CHAPTER NINE

When I returned to the hospital wing, the nurse glared at me from her office. I ignored her: I had more important things to do, and no nurse was going to prevent me from taking care of them.

As I lay back in my bed, which was close to the fire, I began retracing my conversation with Snape. He was right: My behavior had been off-the-wall, and I internally scolded myself for being so childish, especially with my vow of silence.

But then I realized the cold truth about my actions: Even if I was an adult on the inside, I was trapped in a child's body and a child's world. I didn't know how to act like an adult because I'd sheltered myself from them. And I didn't know how to act like a child either: My childhood ended the day I realized I was stuck in this time loop, and I secluded myself from the children around me for both their protection and mine.

I knew there would be consequences to breaking this curse despite the immense advantages. I might suddenly be the woman I was supposed to be, but I would have the personality quirks that would be expected in a wild child, or someone that had been raised outside of normal human society for most of their lives. In many ways, I am a wild child, but in other ways I wasn't. I was highly intelligent and reformed, and I had great abilities, abilities that only a strongly trained and cultured witch would have. The tests I took proved it: I was brilliant.

But that was my own doing. I thought of all of my hours spent studying upper-level magic instead of the magic of the second-years. When I had mastered those lessons and discovered my American abilities, I focused on them, fine-tuning what powers I had while discovering new ones in the process.

I was a prodigy, whether I was stuck in a child's body or not. I was an amazing British witch, and an amazing American witch. I was the perfect combination of both worlds, curse or no curse.

But no one knew aside from Severus and the portraits. I immediately thought of the care-free Amelia, a Slytherin from many years back. She had achieved greatness while a student here, and she had achieved her dreams. She was my idol, yet now she sat on a back hallway with little to no traffic. Her laughter had caused everyone to turn from her, and I knew I was one of her only friends.
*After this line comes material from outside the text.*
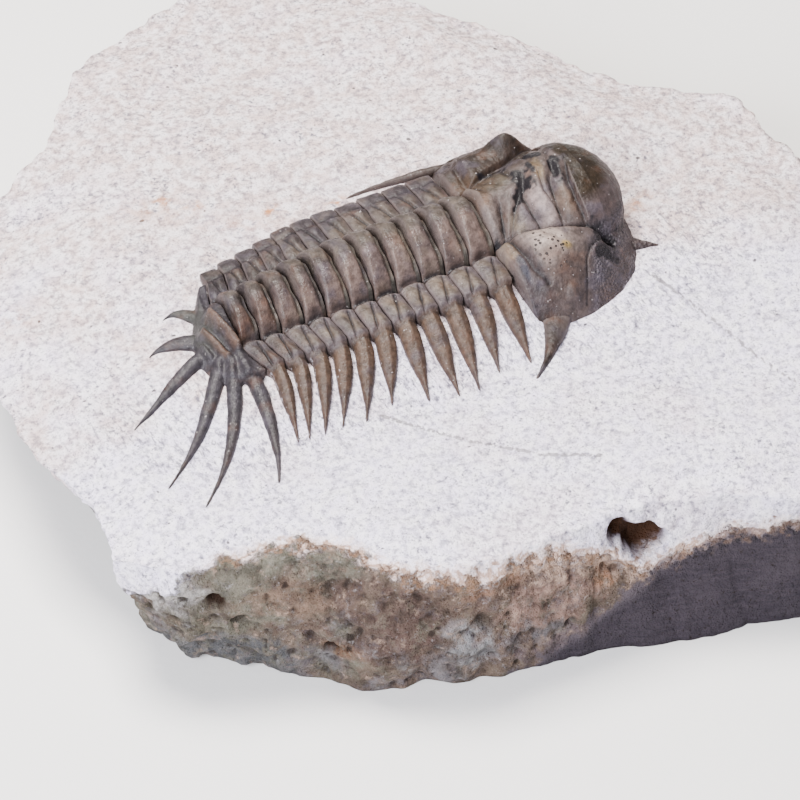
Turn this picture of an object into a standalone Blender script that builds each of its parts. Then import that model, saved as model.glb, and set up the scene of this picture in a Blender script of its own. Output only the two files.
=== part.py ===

I was also just like her friends. The other portraits were frozen in time, stuck within their frames and the frames of the portraits around them. No matter how much they wanted to escape, they'd never be able to. But none of them wanted to escape: They were happy to be immortalized. They could never be forgotten while they inhabited their frames, even if I, a student frozen in time outside of a frame, could be.

"Forgotten" was a word that haunted me. As soon as this curse started, I had a new identity, my old one gone. As I told Snape during our meeting, I quickly went internally to find my real identity. If Hogwarts and its curses couldn't identify me, then I'd do it myself, and I'd been successful, if you gauge success by twenty years without me cracking up.

Recently things had been different though. As I lay in the hospital wing, deciphering my own thoughts, I could hear movement throughout the castle. It wasn't the ghosts or professors making safety rounds: It was the people going to check on each other and exchange stories. I hadn't seen any newspapers in decades, but I knew that whatever was going on now was terrifying people. If Amelia and the portraits were concerned, then things were getting ugly again.

Suddenly, my head clouded. A picture of rain and storms filled my mind, and I knew I was having a premonition. A storm was coming, and someone would be caught in it. I knew it wouldn't be me: I'd learned my lesson. But the figure seemed so familiar, almost too familiar for me to accurately identify.

When the picture faded, I found myself staring into the fire. Another set of footsteps passed outside, and the nurse closed the doors soon after. She noticed the increased activity too, I thought, as I settled deeper under my covers.

Whether it was the premonition using up what little power I had or the deeper message behind it, I was suddenly deeply cold, and deeply terrified.